Under Linwood and Rule 26.1 (a)(4), a request for findings of fact and conclusions of law extends the time for perfecting appeal if findings of fact and conclusions of law may be properly considered by the appellate court. Findings and conclusions are appropriate if there is an evidentiary hearing, and the trial court is called upon to determine questions of fact upon conflicting evidence. But where, as here, the case is tried to the court completely on facts agreed to by the parties and the entire controversy is resolved as a matter of law, the facts are contained in the written stipulations and we do not defer to the trial court's conclusions of law. Although a fertile imagination could conceive of a situation in which a trial court might find inferential facts in a case tried on agreed facts, the record in this appeal does not support such a conclusion. There being no factual controversy for the trial court to resolve in the case, there are no findings of fact for us to review and we must resolve any legal issues de novo. The issue decided by the trial court is as much a matter of law as any summary judgment.

The school district's request for findings of fact and conclusions of law did not operate to extend the time for perfecting appeal beyond July 23, 1997. We have no jurisdiction over this appeal. Accordingly, the appeal is dismissed for want of jurisdiction.

APPEAL DISMISSED.

NOTES

[1] Port Arthur Teachers Association /T.S.T.A./ N.E.A. is the name used by appellee in its pleadings before the trial court and in the final judgment.

[2] The association argues the former rules of appellate procedure apply because the appeal should have been perfected by July 23, 1997. We disagree. The amended rules apply fully to any appeal perfected on or after September 1, 1997. See Order Approving the Texas Rules of Appellate Procedure, Misc. Docket No. 97-9134 (Tex. Aug. 15, 1997). This appeal was perfected on September 19, 1997. The timeliness of an act done after September 1, 1997, must be determined under the amended rules unless it was determined untimely by written order before September 1, 1997. Id.

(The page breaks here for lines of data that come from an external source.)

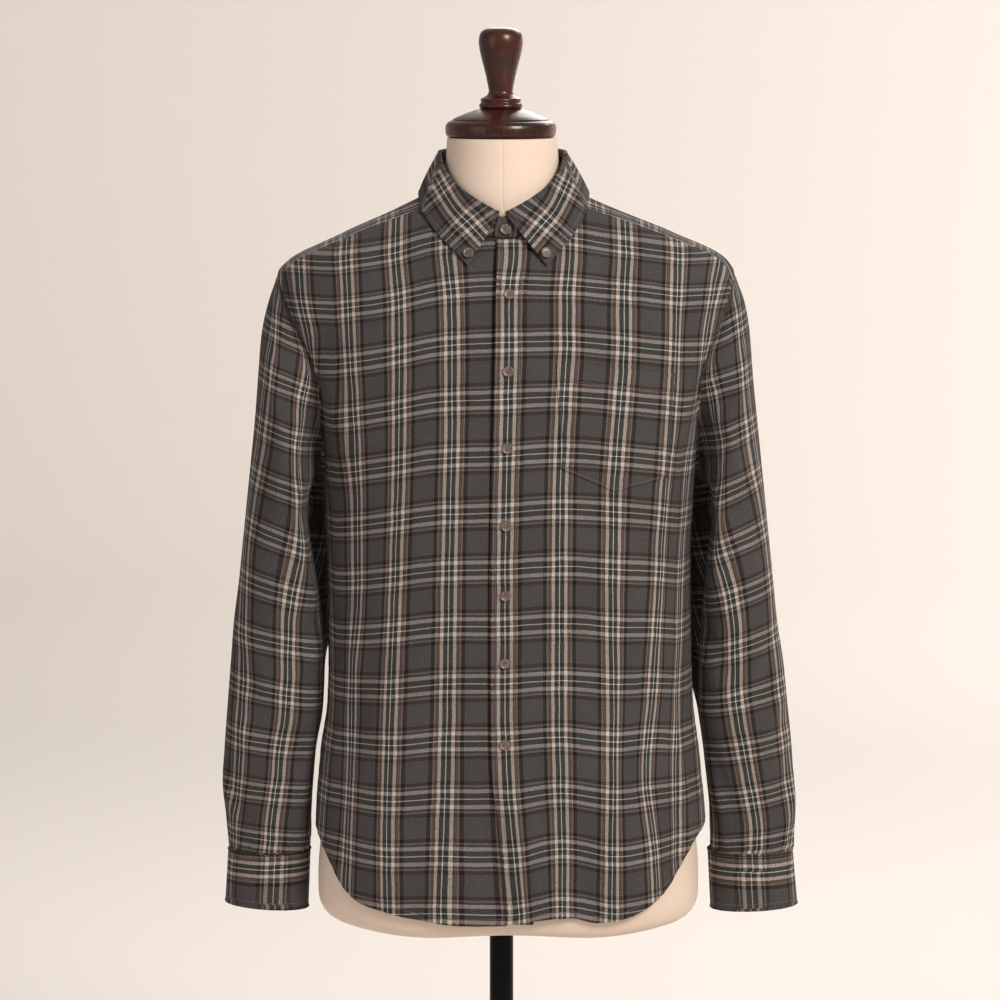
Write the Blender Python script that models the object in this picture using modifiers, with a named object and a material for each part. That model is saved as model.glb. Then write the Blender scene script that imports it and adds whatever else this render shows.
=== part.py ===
"""Checked flannel shirt, buttoned and worn by a limbless dress form on a floor stand.

Metres, +Z up.  The front of the shirt faces -Y and the wearer's right side is at -X.
The origin is on the floor, under the axis of the pole.

Every piece of cloth is a wall of its true thickness.  The fronts, the back and the yoke lie on
one torso skin, given by level sections, and are laid out on it as patches between their seams.
Whatever lies on a panel (placket, pocket, buttons) uses the panel's own points, moved out.
"""
import math

import bmesh
import bpy
import numpy as np
from mathutils import Matrix, Vector

# ---------------------------------------------------------------- driving dimensions
CLOTH = 0.0011            # one brushed flannel layer
DOUBLE_CLOTH = 0.0016     # stand, leaf and cuffs, two layers with interlining
SEAM_GAP = 0.0006         # left between two sewn pieces
LAP = CLOTH + 0.00040     # how far each layer that laps another is moved out

ARMHOLE_HEIGHT = (1.005, 1.213)   # underarm point and shoulder point
ARMHOLE_DEPTH = (0.50, 0.36, 0.48)    # its reach as a share of the depth: upper and lower
                                      # front, and back
YOKE_SEAM_FRONT = 0.031           # the yoke reaches this far in front of the shoulder ridge
YOKE_SEAM_BACK = 1.204            # height of the yoke seam at the centre back
BACK_SEAM_TURN = 50.0             # where it meets the armhole, degrees from the shoulder point
SHOULDER_WRAP = (1.170, 0.80, 3.64)   # yoke: axis height, and how its rays spread sideways

NECK_HALF = 0.070                 # neckline oval, to the side, to the front and to the back
NECK_FRONT = 0.080
NECK_BACK = 0.060
NECK_SHIFT = 0.0022
YOKE_CORNER = 64.0                # where round the neck the yoke's front seam starts, degrees

# Steps along the seams.  Pieces that meet have the same points along their common seam.
SIDE_STEPS = 10
ARM_STEPS = (11, 7, 9)            # armhole: along the front, the yoke and the back
SEAM_STEPS = 8                    # each front yoke seam
NECK_STEPS = (4, 12)              # neckline: each front, and the yoke
CHEST = 0.980                     # at the centre front the armhole's rows start here
YOKE_FAN = 0.23                   # share of the back seam beyond each corner of the neckline

CUFF_LAP = 34.0                   # overlap of the cuff's ends, degrees
STAND_LAP = 7.5                   # overlap of the stand's ends past the centre, degrees
BUTTON_RADIUS = 0.0054
BUTTON_THICK = 0.0024

POLE_RADIUS = 0.0125
BASE_RADIUS = 0.170
BASE_THICK = 0.016
FORM_CLEAR = 0.0033               # form's surface lies this far inside the cloth's outer face

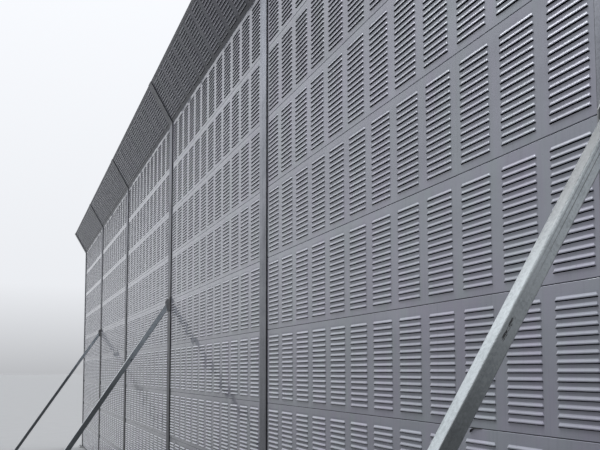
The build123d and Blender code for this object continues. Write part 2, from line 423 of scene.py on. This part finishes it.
def build(name, points, faces, materials, marks=None, smooth=None, tiles=1):
    """Mesh object from points in metres. The faces are those of one tile, and serve for each of the tiles."""
    points = np.asarray(points, np.float64).reshape(-1, 3)
    step = len(points) // tiles
    counts = np.array([len(f) for f in faces])
    loops = np.concatenate([np.asarray(f) for f in faces])
    loops = (loops[None, :] + step * np.arange(tiles)[:, None]).ravel()
    starts = np.concatenate([[0], np.cumsum(counts)[:-1]])
    starts = (starts[None, :] + counts.sum() * np.arange(tiles)[:, None]).ravel()
    mesh = bpy.data.meshes.new(name)
    mesh.vertices.add(len(points))
    mesh.vertices.foreach_set("co", points.ravel())
    mesh.loops.add(len(loops))
    mesh.loops.foreach_set("vertex_index", loops)
    mesh.polygons.add(len(starts))
    mesh.polygons.foreach_set("loop_start", starts)
    if marks is not None:
        mesh.polygons.foreach_set("material_index", np.tile(marks, tiles))
    if smooth is None:
        smooth = np.zeros(len(faces), bool)
    mesh.polygons.foreach_set("use_smooth", np.tile(smooth, tiles))
    for material in materials:
        mesh.materials.append(material)
    mesh.update(calc_edges=True)
    mesh.validate()
    piece = bpy.data.objects.new(name, mesh)
    bpy.context.scene.collection.objects.link(piece)
    return piece


def settle(piece, slot, *nodes):
    """The piece rides on the row and stands for the nodes. Its slot is not used."""
    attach(piece, "root")
    if nodes:
        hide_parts(*nodes)


def in_metres(points):
    return np.array([tuple(p) for p in points]) * MM


def polygon(sides, turn=0.0):
    """Corners of a regular polygon, one unit from its middle."""
    angles = [turn + 2 * math.pi * i / sides for i in range(sides)]
    return [(math.cos(angle), math.sin(angle)) for angle in angles]


def skin(rings, sides, closed=False):
    """Faces between neighbouring rings of points, and the two ends of an open stack."""
    around = []
    for i in range(rings if closed else rings - 1):
        j = (i + 1) % rings
        for k in range(sides):
            m = (k + 1) % sides
            around.append([i * sides + k, i * sides + m, j * sides + m, j * sides + k])
    ends = [] if closed else [list(range(sides))[::-1], [(rings - 1) * sides + k for k in range(sides)]]
    return around, ends


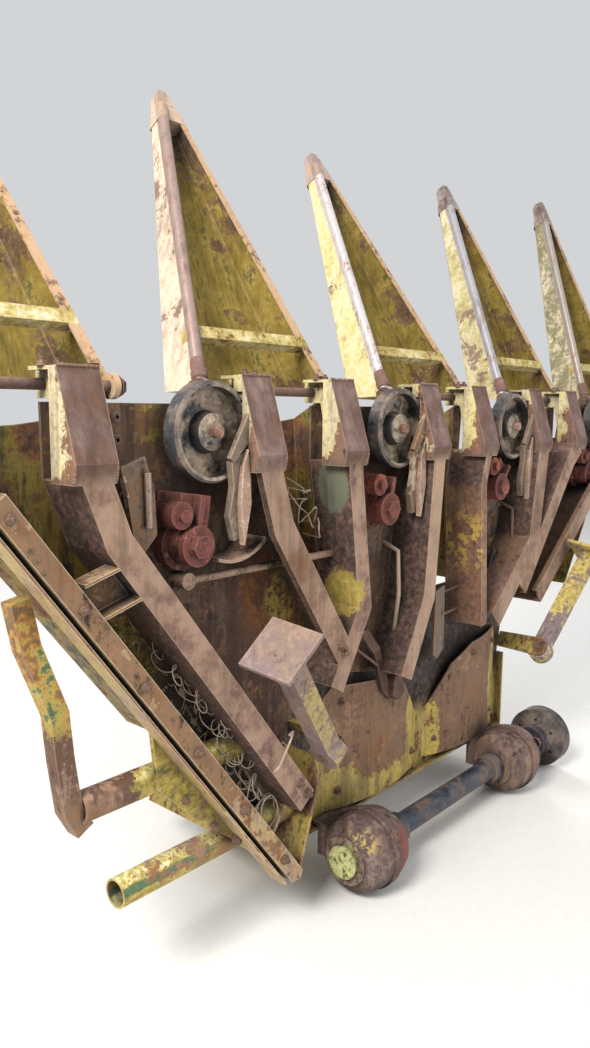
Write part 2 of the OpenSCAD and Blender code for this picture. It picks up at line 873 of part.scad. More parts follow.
module stand(s) {
    color(yellow)
        stand_place(s)
            rotate([stand_tilt, 0, 0])
                difference() {
                    union() {
                        difference() {
                            translate([-leg_w / 2, -leg_w / 2, 0])
                                cube([leg_w, leg_w, stand_l - 5]);
                            translate([-leg_w / 2 + leg_t, -leg_w / 2 + leg_t, 0])
                                cube([leg_w - 2 * leg_t, leg_w - 2 * leg_t, stand_l]);
                        }
                        bar_x(90, -leg_w / 2, leg_w / 2);
                        translate([-foot_w / 2, -foot_w / 2, stand_l - 10])
                            cube([foot_w, foot_w, 12]);
                    }
                    bar_x(stand_pin_d + 2 * play, -leg_w, leg_w);
                }
}

// Fixed plate of a stand, with some room round it where it passes a deck
module bracket_plate(room) {
    reach = strap_out + 20 + deck_t;
    half = 30 + room;
    yz(leg_w / 2 + gap - room, leg_w / 2 + gap + 12 + room)
        polygon([[-34, -22], [-34, 22], [-12, half + 6], [reach, half], [reach, -half], [-12, -half - 6]]);
}

// Fixed plate and pin of a stand
module stand_bracket(s) {
    stand_place(s) {
        bracket_plate(0);
        bar_x(stand_pin_d, -leg_w / 2 - 4, leg_w / 2 + 1);
    }
}

rear_frame();
throat_duct();
hitch_plates();
pan(-1);  // pan_left
pan(1);  // pan_right
side_beam();
outrigger();
for (i = dividers) arms_of(i);
for (r = rows) deck(r);
for (r = rows) row_casting(r);
tie_rod();
for (r = rows) drum(r);
for (i = dividers) hood(i);
for (i = dividers) snout(i);
gearbox(left_box_x, false);  // gearbox_left
gearbox(right_box_x, true);  // gearbox_right
cross_shaft();
stand(-1);  // stand_left
stand(1);  // stand_right
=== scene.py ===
"""Looks of a forage harvester's row-crop header, stored standing on its rear."""

import functools
import random
from math import atan, cos, pi, radians, sin, sqrt

import bmesh
import bpy
from mathutils import Matrix, Vector, noise


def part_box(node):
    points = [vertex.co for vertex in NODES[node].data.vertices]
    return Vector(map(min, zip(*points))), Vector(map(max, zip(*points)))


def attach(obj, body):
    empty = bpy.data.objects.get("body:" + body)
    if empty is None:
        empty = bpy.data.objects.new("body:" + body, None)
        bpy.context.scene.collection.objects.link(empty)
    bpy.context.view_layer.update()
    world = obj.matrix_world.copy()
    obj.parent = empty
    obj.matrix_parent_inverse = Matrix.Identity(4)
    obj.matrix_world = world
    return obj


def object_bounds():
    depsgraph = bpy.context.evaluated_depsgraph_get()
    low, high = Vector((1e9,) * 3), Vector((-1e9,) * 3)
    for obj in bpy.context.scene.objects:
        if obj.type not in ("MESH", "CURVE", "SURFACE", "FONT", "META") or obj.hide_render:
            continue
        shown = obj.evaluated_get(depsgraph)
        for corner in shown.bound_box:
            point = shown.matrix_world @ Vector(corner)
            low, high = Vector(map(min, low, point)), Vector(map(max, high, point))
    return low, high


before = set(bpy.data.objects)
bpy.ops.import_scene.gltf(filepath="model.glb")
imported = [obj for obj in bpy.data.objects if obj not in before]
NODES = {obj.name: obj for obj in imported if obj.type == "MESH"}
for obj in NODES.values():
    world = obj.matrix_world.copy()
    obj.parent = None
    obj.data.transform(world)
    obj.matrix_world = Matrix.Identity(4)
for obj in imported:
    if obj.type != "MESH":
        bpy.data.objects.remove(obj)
CAD_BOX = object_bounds()

MM = 0.001
DIVIDERS = range(5)
ROWS = range(1, 5)
FLOOR_Z = CAD_BOX[0][2]
FRONT, LEFT, UP = (0, -1, 0), (-1, 0, 0), (0, 0, 1)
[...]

[3] The association's motion for partial summary judgment argued the 1993-1994 salary schedule was the only salary schedule in effect on the date the parties were bound for the 1994-1995 school year, so that principles of contract law and due course of law estopped the school district from later adopting a reduced salary schedule. The school district's motion for summary judgment argued that the school district properly approved the 1994-1995 salary schedule, that as a unit of government it was not subject to the doctrine of equitable estoppel, and that there was no false representation or concealment of any material fact as required for equitable estoppel to apply.